Believe it or not, in 2015 people saw Netflix’s Daredevil as a risky play for Marvel. Streaming hadn’t fully consumed television yet. The Marvel Cinematic Universe itself had spread as far as network TV, and many didn’t think a darker, more violent story like Daredevil‘s could even fit into its world. Six years later, Charlie Cox is all but certainly bringing the character to the big screen.

Daredevil got so much right that the show not only overcame doubters but launched the Marvel/Netflix partnership, which would end up creating six different series for a combined thirteen seasons of television. The first move for Daredevil was the same for any good superhero story — assembling the team. Charlie Cox was perfectly cast for Matt Murdock, but the real stroke of casting genius was finding enough star power for the show’s villain. Vincent D’Onofrio’s casting stoked excitement, and his Kingpin portrayal blew people away.

Great actors in great stories is a Marvel standard. Something entirely new to Daredevil was the action style. The MCU is somewhat infamous for messily edited action scenes where heroes fight with no stakes against faceless CGI villains. Daredevil set out to do the opposite. To tell a darker story, the show needed to feel real.

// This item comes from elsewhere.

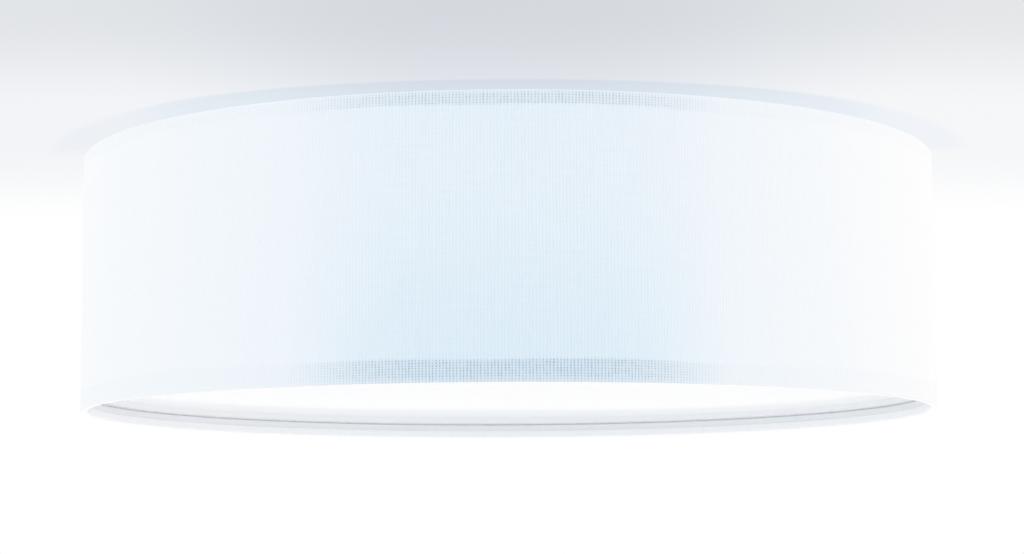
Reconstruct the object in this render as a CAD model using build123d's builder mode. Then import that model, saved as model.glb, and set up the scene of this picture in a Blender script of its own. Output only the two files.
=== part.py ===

Daredevil’s now-famous “hallway scene” epitomizes its approach to creating believable action. In a three minute one-take, Daredevil brawls through nearly a dozen goons. The stakes are clear: he needs to rescue someone at the end of the hallway. The camera puts viewers right next to the action, so they practically feel every punch and kick. Daredevil feels it to. His enemies beat and bruise him, and by the end of the fight Murdock is victorious but bloody and heaving for breath.

All of Daredevil feels like that. Its realism makes viewers ache for their favorite characters because the pain feels so real. Because Daredevil thoroughly grounds its story, viewers feel like Murdock and his friends have the potential to lose, and that keeps them guessing when the story takes darker and darker turns.

Marvel hasn’t said very much about Moon Knight yet, but what they have revealed is promising. The first major casting announcement for the show was Oscar Isaac as Marc Spector. Longtime fans of the character can’t wait to see Isaac’s take on the Fist of Khonshu. More recently, the show cast Ethan Hawke to play its villain. Which character he is playing is still a mystery. Some think Hawke will be portraying Mephisto, after the character’s notable absence from WandaVision. Other fans suspect Dracula, posing the theory that Moon Knight will lead into the MCU’s Blade, the Vampire Slayer.

The show’s plot is still a tightly kept secret, but when it comes to the action, Marvel seems to be paying attention to what it learned from Daredevil. Isaac’s production company shared a behind-the-scenes clip that shows him practicing some of his fight choreography. It absolutely looks “hallway scene” caliber.

Hopefully, fans won’t have to wait much longer for more Moon Knight details. Filming is already underway, and Marvel has brought on a number of exciting indie directors to handle some of the show’s episodes. Marvel hasn’t announced a release date for the show. It will likely come to Disney Plus early in 2022. Until then, there are always the Netflix shows.